Content investment across seven Asia Pacific markets grew 4% last year to $15.5 billion, and Media Partners Asia (MPA) predicts it will grow at a slower compound annual growth rate (CAGR) of 2.7% from 2024 to 2028.
The data was released in MPA's 2024 Asia Video Content Dynamics report, which tracked content investment, engagement and viewership across TV, VOD and theatrical in India, South Korea, Indonesia, Philippines, Singapore, Thailand and Vietnam.
Last year's 4% growth indicates a significant slowdown in 2021-2022 amid a global reset of streamer budgets. India led content growth with 12% growth, mainly driven by sports, followed by Indonesia at 5%. South Korea, Philippines and Thailand reported slight increases, while content spending fell in Malaysia and Vietnam.
Asian content is dominated by South Korea and India, accounting for 80% of all domestic content investment in 2023. Looking ahead, South Korea's growth is expected to plateau as gains in streaming and film are offset by declining TV investment. However, India still has significant growth potential, with domestic content spending expected to surpass South Korea by 2026.
Across its seven markets, the MPA expects content investment to grow at a CAGR of 2.7% to reach $17.2 billion by 2028, led by India and, to a lesser extent, Indonesia and the Philippines. The MPA predicts “limited” growth in South Korea and Thailand. Content investment in Vietnam is expected to be challenged by a weak advertising market and piracy.
Free-to-air will still lead the way in local content investment, accounting for 64% of spending in 2023, followed by streaming at 26% and film at 10%. TV will remain over 50% in 2028, with streaming rising to 33%.

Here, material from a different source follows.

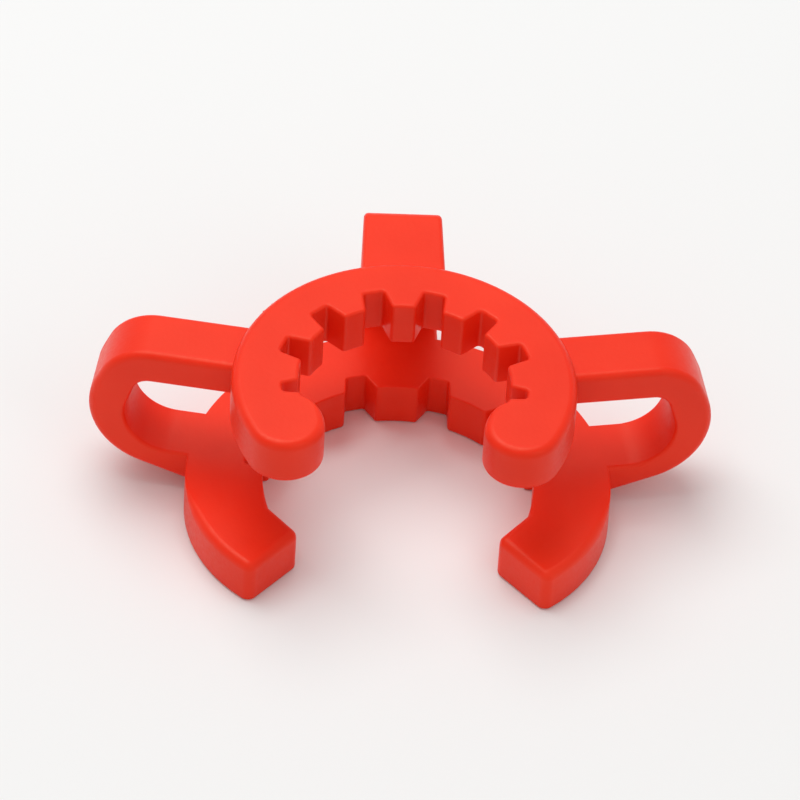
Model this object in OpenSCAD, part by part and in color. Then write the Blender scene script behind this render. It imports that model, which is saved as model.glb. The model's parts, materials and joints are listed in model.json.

MPA vice president Stephen Lasrocki said: “Korean content continues to lead the way with world-class production values and compelling storytelling, yet the cost of original content online has ballooned to up to $7 million per episode. Its outsized appeal is clear, accounting for more than 30% of content demand in Southeast Asia and Taiwan. The rise of streaming has led to a significant improvement in storytelling and production quality, particularly in Thailand and Indonesia where competition is fierce. Content from these countries, particularly Thai titles, is gaining popularity across Asia.”
“It has become clear that many traditional TV drama studios are struggling to compete with higher-end streaming video content. In contrast, quality film studios have embraced the flexibility of streaming and adapted more readily. Over the past year, we have seen margins on TV production shrink in most markets as some advertising revenues have permanently shifted to digital and streaming behavior has become entrenched. When it comes to online originals, streamers have become much more disciplined in their approach to budgeting and content strategy.”
The report also highlights YouTube's dominance in online video, with the site reaching over 1 billion monthly active users across the markets studied, including 732 million in India, while TikTok has grown to a total of 211 million monthly active users in Indonesia, Malaysia, the Philippines and Thailand.
In premium VOD, Netflix accounts for 40% to 70% of viewers in South Korea, Indonesia, Malaysia and the Philippines, but faces stiff competition from TrueID in Thailand and Disney+ Hotstar and Jio Cinema in India.